> **RECORDED DATA**:
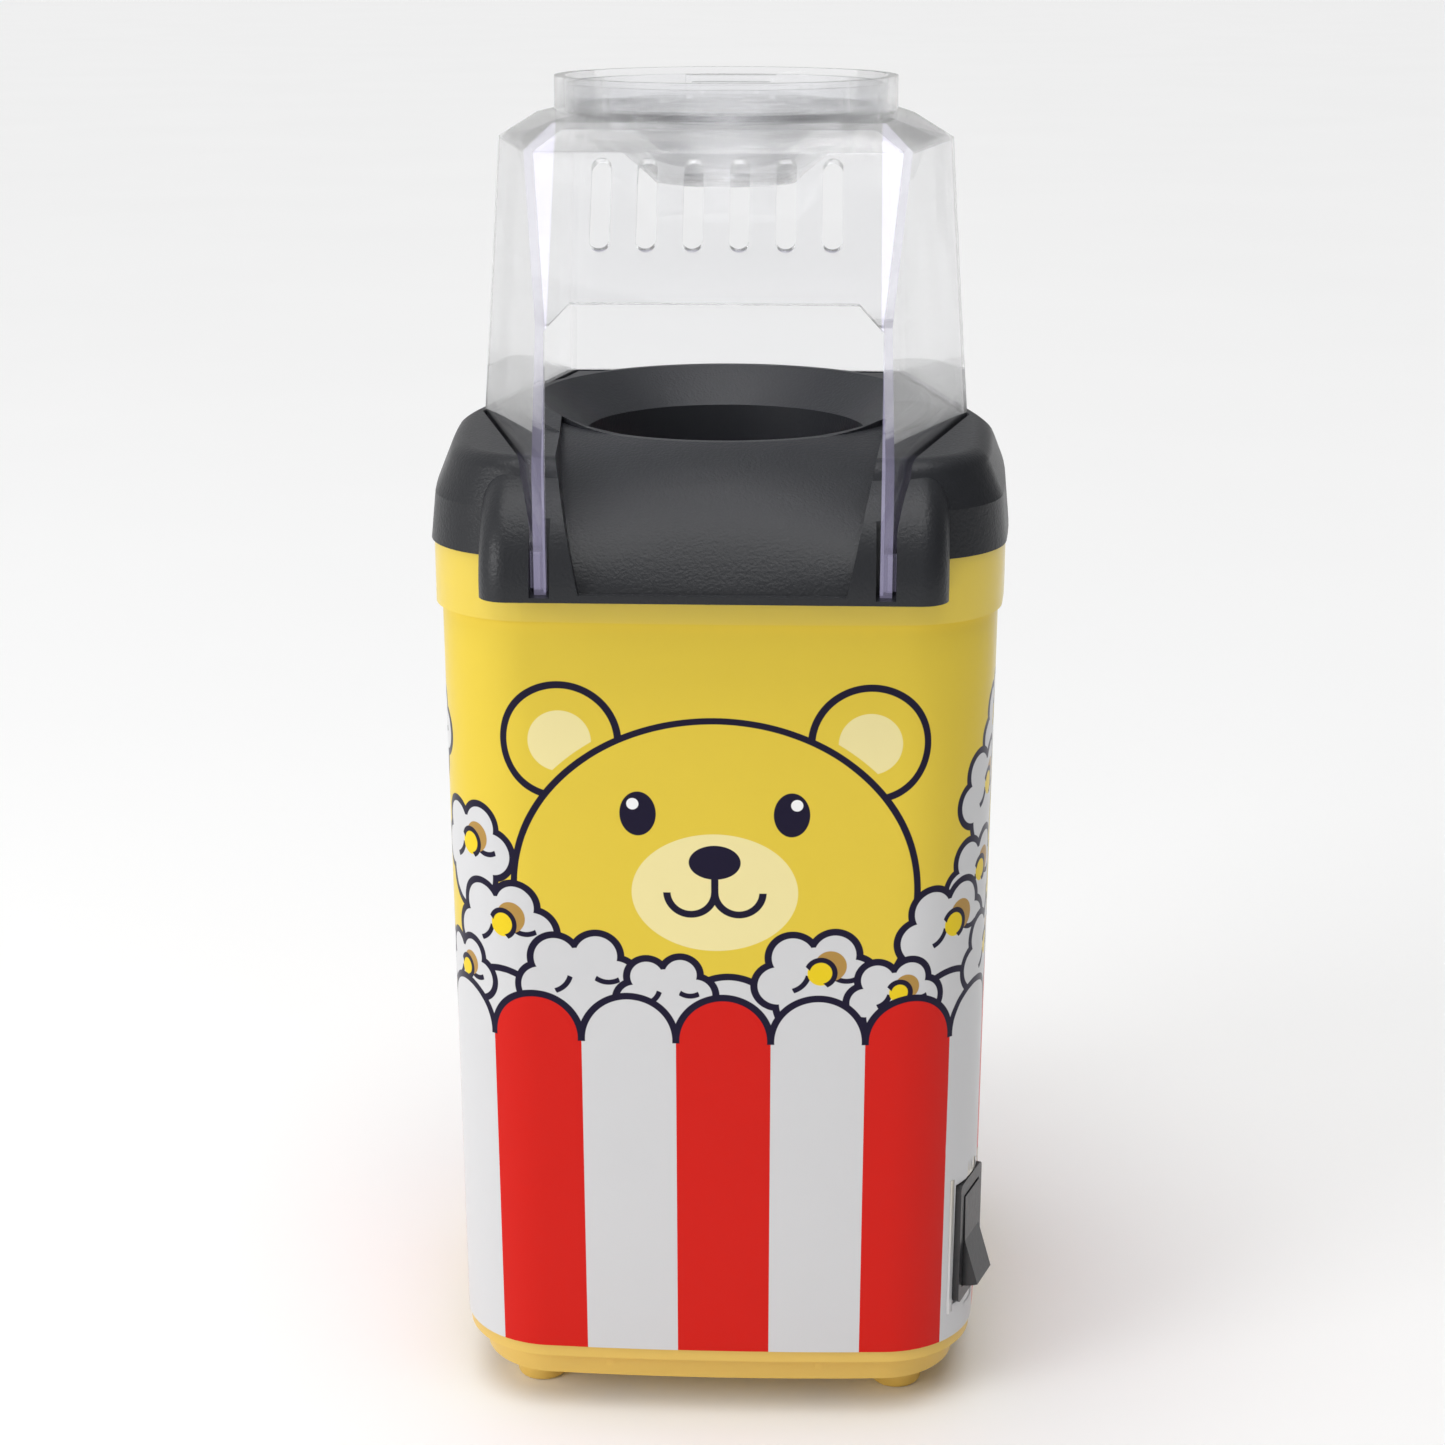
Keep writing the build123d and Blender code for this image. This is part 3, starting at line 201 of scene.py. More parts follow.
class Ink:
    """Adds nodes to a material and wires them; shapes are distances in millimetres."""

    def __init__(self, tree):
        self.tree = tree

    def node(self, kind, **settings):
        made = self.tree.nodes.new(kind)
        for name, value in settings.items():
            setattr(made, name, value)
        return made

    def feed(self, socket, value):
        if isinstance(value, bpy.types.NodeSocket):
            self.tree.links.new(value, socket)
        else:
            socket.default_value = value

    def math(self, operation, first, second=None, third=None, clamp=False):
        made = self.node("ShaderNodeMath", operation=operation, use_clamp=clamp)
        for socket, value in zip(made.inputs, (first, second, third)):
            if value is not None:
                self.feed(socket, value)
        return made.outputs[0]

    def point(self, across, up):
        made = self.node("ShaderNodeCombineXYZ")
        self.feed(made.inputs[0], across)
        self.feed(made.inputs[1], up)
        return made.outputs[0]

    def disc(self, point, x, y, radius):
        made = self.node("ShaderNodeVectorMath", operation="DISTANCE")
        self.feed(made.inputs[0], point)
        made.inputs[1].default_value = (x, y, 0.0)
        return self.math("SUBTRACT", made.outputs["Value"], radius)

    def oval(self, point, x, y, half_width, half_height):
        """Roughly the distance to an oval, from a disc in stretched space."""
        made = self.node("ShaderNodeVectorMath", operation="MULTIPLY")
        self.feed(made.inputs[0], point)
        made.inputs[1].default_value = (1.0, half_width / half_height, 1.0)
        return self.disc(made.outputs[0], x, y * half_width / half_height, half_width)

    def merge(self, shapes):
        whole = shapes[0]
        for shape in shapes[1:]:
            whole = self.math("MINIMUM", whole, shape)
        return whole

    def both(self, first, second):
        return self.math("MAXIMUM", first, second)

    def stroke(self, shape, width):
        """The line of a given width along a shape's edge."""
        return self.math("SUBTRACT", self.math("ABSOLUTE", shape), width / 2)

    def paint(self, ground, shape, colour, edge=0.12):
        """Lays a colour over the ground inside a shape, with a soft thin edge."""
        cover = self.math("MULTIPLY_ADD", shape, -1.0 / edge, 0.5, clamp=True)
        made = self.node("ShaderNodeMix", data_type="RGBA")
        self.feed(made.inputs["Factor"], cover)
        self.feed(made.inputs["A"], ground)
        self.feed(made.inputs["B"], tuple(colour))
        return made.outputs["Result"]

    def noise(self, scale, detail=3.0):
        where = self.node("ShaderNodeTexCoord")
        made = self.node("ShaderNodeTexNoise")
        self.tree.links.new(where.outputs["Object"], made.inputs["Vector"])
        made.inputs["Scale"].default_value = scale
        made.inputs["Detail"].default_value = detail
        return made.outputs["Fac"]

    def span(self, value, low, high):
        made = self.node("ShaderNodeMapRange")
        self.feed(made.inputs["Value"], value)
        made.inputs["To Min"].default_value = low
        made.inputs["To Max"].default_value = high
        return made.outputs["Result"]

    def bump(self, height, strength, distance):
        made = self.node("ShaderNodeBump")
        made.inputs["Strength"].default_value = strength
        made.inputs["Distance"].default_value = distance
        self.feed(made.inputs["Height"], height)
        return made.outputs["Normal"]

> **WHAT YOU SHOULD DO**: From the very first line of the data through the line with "socket.default_value = value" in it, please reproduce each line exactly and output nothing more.

> **EXPECTED ANSWER**:
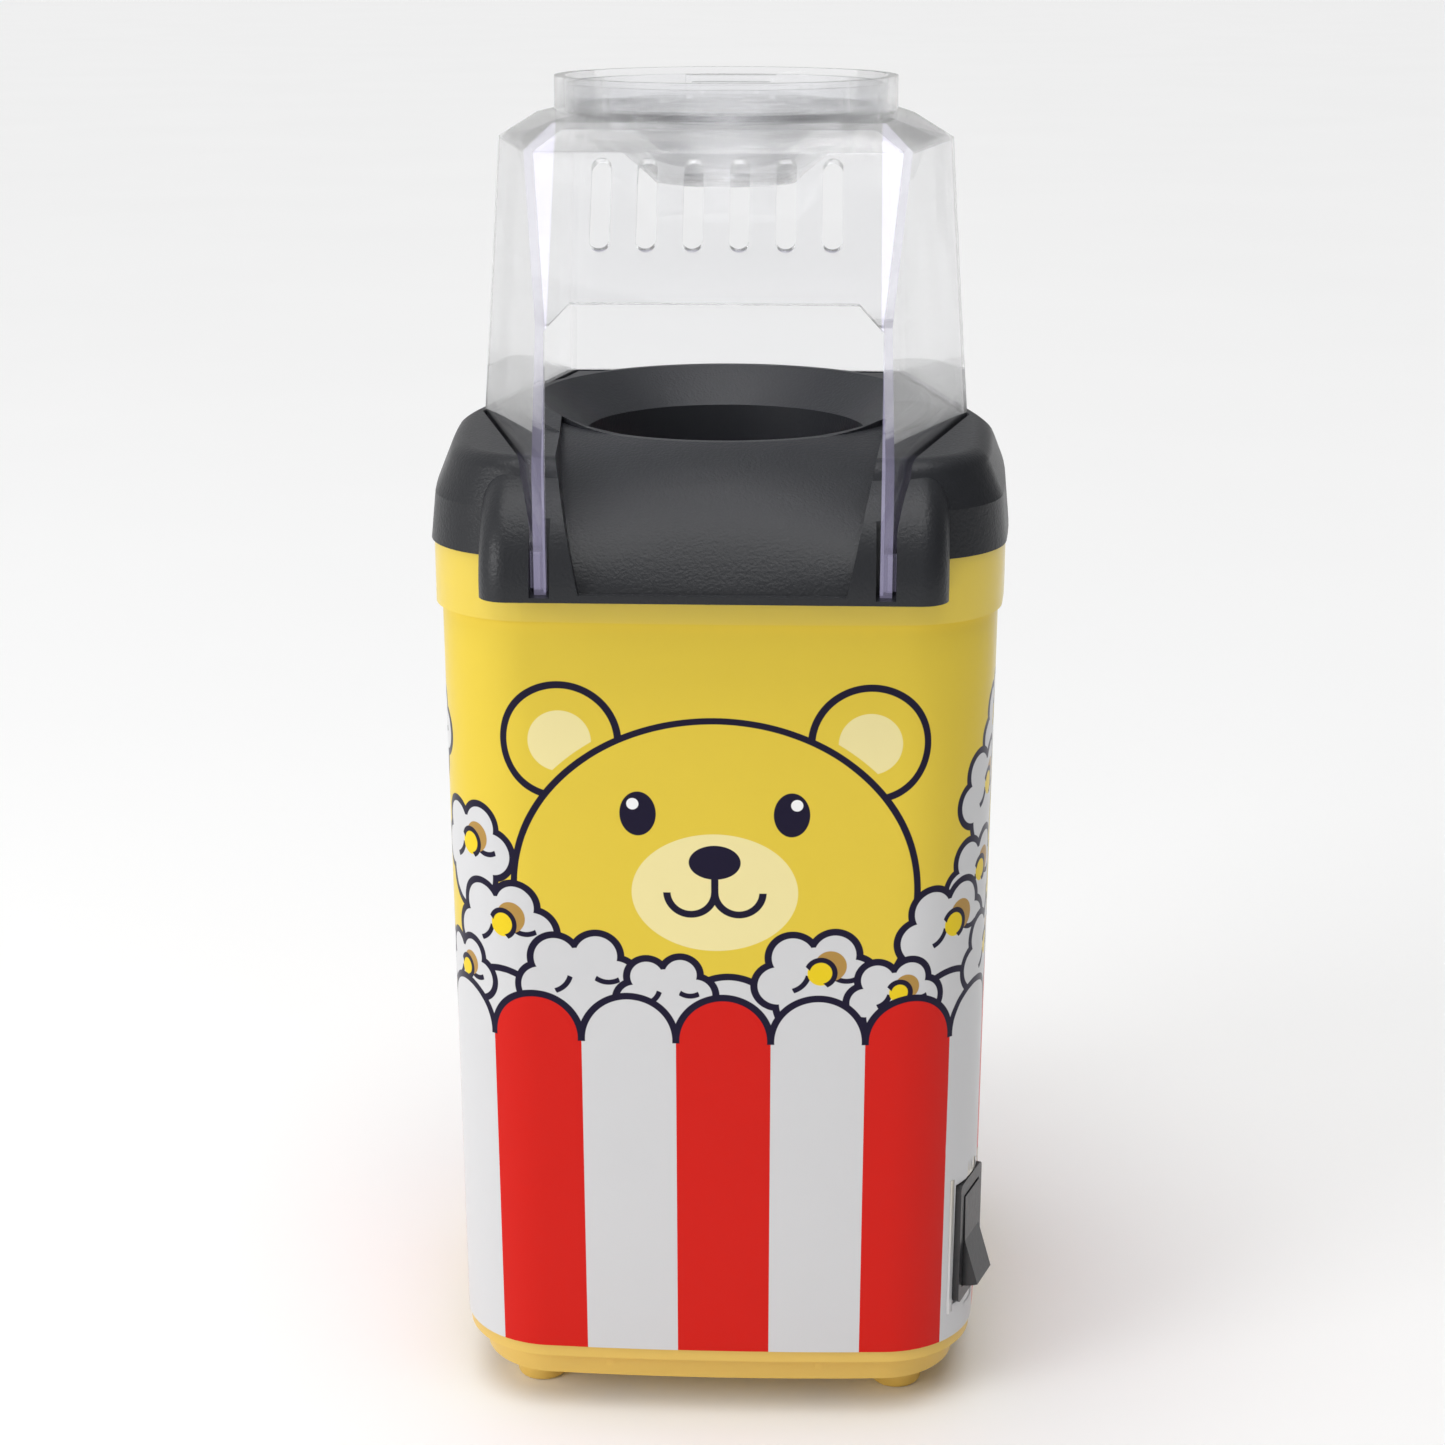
Keep writing the build123d and Blender code for this image. This is part 3, starting at line 201 of scene.py. More parts follow.
class Ink:
    """Adds nodes to a material and wires them; shapes are distances in millimetres."""

    def __init__(self, tree):
        self.tree = tree

    def node(self, kind, **settings):
        made = self.tree.nodes.new(kind)
        for name, value in settings.items():
            setattr(made, name, value)
        return made

    def feed(self, socket, value):
        if isinstance(value, bpy.types.NodeSocket):
            self.tree.links.new(value, socket)
        else:
            socket.default_value = value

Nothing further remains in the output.